Who enforces copyright laws - Copyright Cops?
Copyright violations are federal offenses which carry severe penalties including big fines and jail time, but
unfortunately victims can't just call the copyright cops when someone steals their stuff. In most cases, the
copyright owner must do the footwork, gather all the necessary proof and data, then take legal action using
lawyers and the court system. Copyright problems can be settled out of court directly between the parties
involved, in court by a judge, or by arbitration. Settlements can involve court-issued cease and desist
orders, recovery of monetary damages, legal costs, and even criminal punishment.

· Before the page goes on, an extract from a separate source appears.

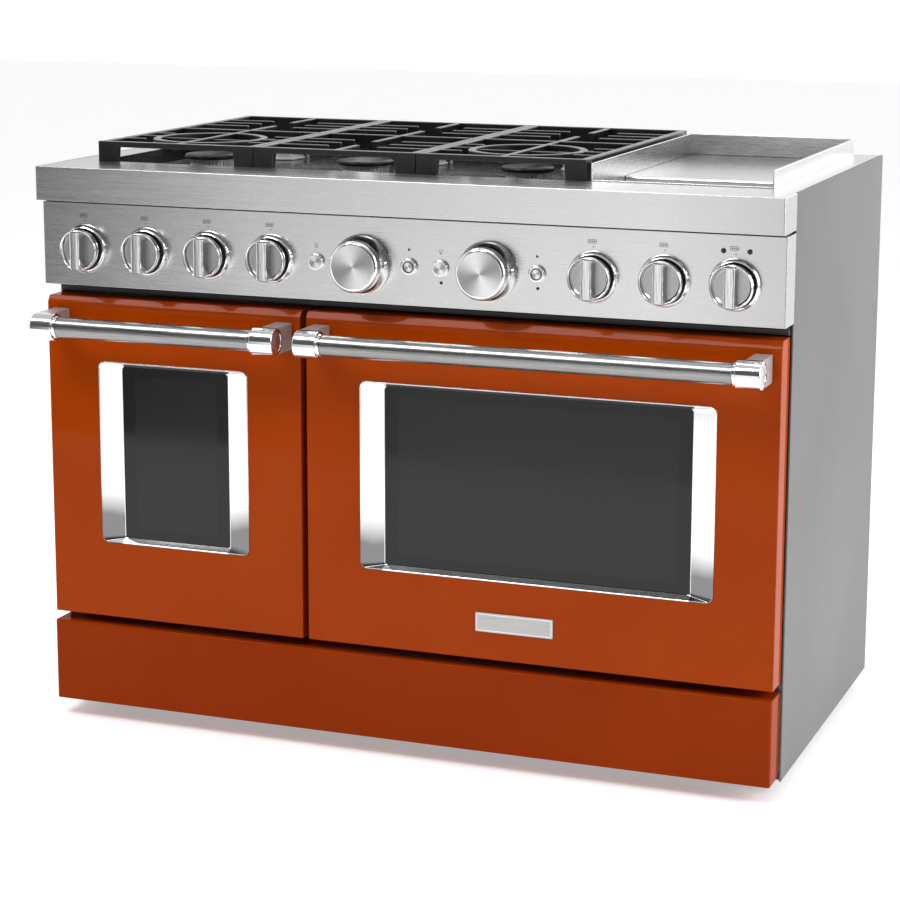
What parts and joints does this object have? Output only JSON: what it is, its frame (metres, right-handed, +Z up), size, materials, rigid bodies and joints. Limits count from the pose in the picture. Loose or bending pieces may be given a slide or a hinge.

When a large amount of copyrighted material turns up on a big venue such as YouTube, lawsuits by movie, music,
and other copyright-heavy industries can legally force the venue to police itself, making it a sort of
copyright cop, at least on its own venue. While YouTube doesn't perform any legal actions, they HAVE come up
with the "CMS" (Content Management System) and other facilities which find copyrighted material embedded in
user uploads, and allow copyright owners to decide whether to allow or block its playback. The clever and
business-savvy minds at YouTube have also come up with a partner program which allows copyright owners to
benefit from use of their copyrighted material via shared advertising revenue. This excellent business model
turns what would otherwise be crime into a win-win-win scenario where video uploaders can incorporate
desirable copyrighted material into their videos; copyright owners can realize an income stream from such use;
and the venue (YouTube) can sell advertising which keeps their business alive and profitable. Even big
industry copyright owners have seen the light of this new age in digital distribution, and have begun
embracing the benefits of such a system instead of filing lawsuits.